SCOTUS Rebukes Biden for Eviction Ban
The justices got it right this time, slamming the CDC’s abuse of power.
A president like Joe Biden is never content with merely one constitutional offense. No, if you’re willing to shred our nation’s credibility and leave 13 American troops dead because of dereliction of duty as commander-in-chief, you’re probably not bothered by other niceties like constitutional authority for pandemic mandates.
Take the CDC’s unconstitutional eviction moratorium, for example. The Supreme Court finally struck it down in a 6-3 ruling Thursday, but how did we get here?

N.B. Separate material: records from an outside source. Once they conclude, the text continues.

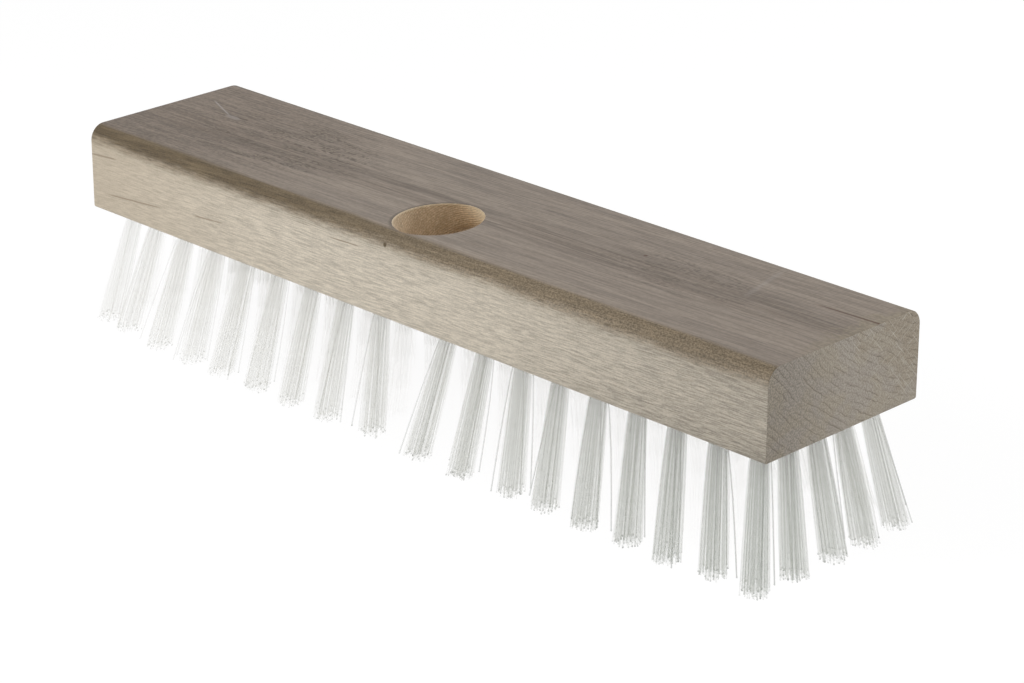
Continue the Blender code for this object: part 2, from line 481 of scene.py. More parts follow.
def cut(thing, cutter_mesh):
    """Takes a cutter out of a mesh for good. Its walls keep the cutter's own material slot."""
    cutter_mesh.polygons.foreach_set("material_index", [WALL_SLOT] * len(cutter_mesh.polygons))
    cutter = add_object("cutter", cutter_mesh)
    modifier = thing.modifiers.new("bores", "BOOLEAN")
    modifier.object = cutter
    modifier.operation = "DIFFERENCE"
    modifier.solver = "EXACT"
    graph = bpy.context.evaluated_depsgraph_get()
    mesh = bpy.data.meshes.new_from_object(thing.evaluated_get(graph))
    thing.modifiers.clear()
    thing.data = mesh
    bpy.data.objects.remove(cutter)


# %% [markdown]
# ## The wood
#
# One block of wood shows three faces. The long faces show grain as streaks, flecks and fibres along
# X. The sawn ends show the growth rings and the rays that cross them. The bored walls are fresh
# wood that no hand or daylight has greyed. All three read the same Object coordinates, so a ring
# that leaves the end runs on as a streak along the top.
#
# Noise does nearly all of it. Stretched far along X it makes grain, even on all axes it makes
# stains, and cut off at a threshold it makes flecks.

# %% Helpers for finishes
SOFT_GLOSS = 0.25  # half the gloss of a sealed surface, because bare wood and scuffed nylon scatter it
SMOOTH, ROUGH, ROUGHEST = 1.0, 2.0, 3.0  # octaves of detail in a noise
MIX_FIRST, MIX_SECOND = 6, 7  # a Mix node's colour inputs, after those for its other kinds of data
MIX_RESULT = 2  # and its colour output


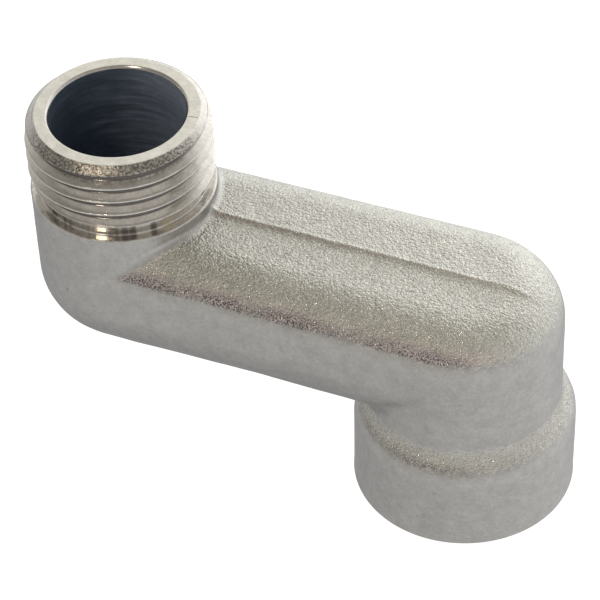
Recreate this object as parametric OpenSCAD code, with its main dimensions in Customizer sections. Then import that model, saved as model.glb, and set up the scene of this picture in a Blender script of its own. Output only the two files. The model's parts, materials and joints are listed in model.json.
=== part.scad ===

The offense began with Congress. As part of its initial COVID relief efforts, Congress passed a temporary moratorium on home rental evictions to protect those who had lost their jobs due to the tanking economy. Money was allocated to pay landlords on behalf of tenants. By the time the moratorium expired in July 2020, however, Donald Trump told the CDC to renew it, and it was extended multiple times by both Trump and Biden.
In June of this year, the Supreme Court got it wrong, ruling that though the CDC didn’t have the authority for the moratorium, it was nearly expired anyway and Congress had allocated money that still needed time for dispersal.
How much money? Well, The Wall Street Journal reported earlier this week that “just $4.7 billion of almost $47 billion appropriated by Congress had reached tenants and landlords through July.” Nothing like the efficiency of government.
In early August, Biden extended the moratorium again (albeit a very slightly less expansive version) despite the Court’s June ruling that Congress must do the extending, and the case naturally made it back before the justices. The CDC’s lawyers argued that the agency’s “legal authority goes all the way to getting transmission to zero.” Moreover, “Just because that’s not factually an option doesn’t mean that they don’t have the legal authority to try.”
The Biden administration assumed the power to confine people to their own homes in order to argue that landlords can’t evict them. “It would be strange to hold that the government may combat infection by prohibiting the tenant from leaving his home,” the White House brief said, “but not by prohibiting the landlord from throwing him out.”
Could there be a more unlimited view of power?
Fortunately, this time, the justices got it right.
“It would be one thing if Congress had specifically authorized the action that the CDC has taken. But that has not happened,” the unsigned majority said. “Instead, the CDC has imposed a nationwide moratorium on evictions in reliance on a decades-old statute that authorizes it to implement measures like fumigation and pest extermination. It strains credulity to believe that this statute grants the CDC the sweeping authority that it asserts.”
No less a constitutional scholar than Joe Biden himself had already said upon his latest extension that “the bulk of the constitutional scholars say it’s not likely to pass constitutional muster.” It didn’t, even if more than a year too late.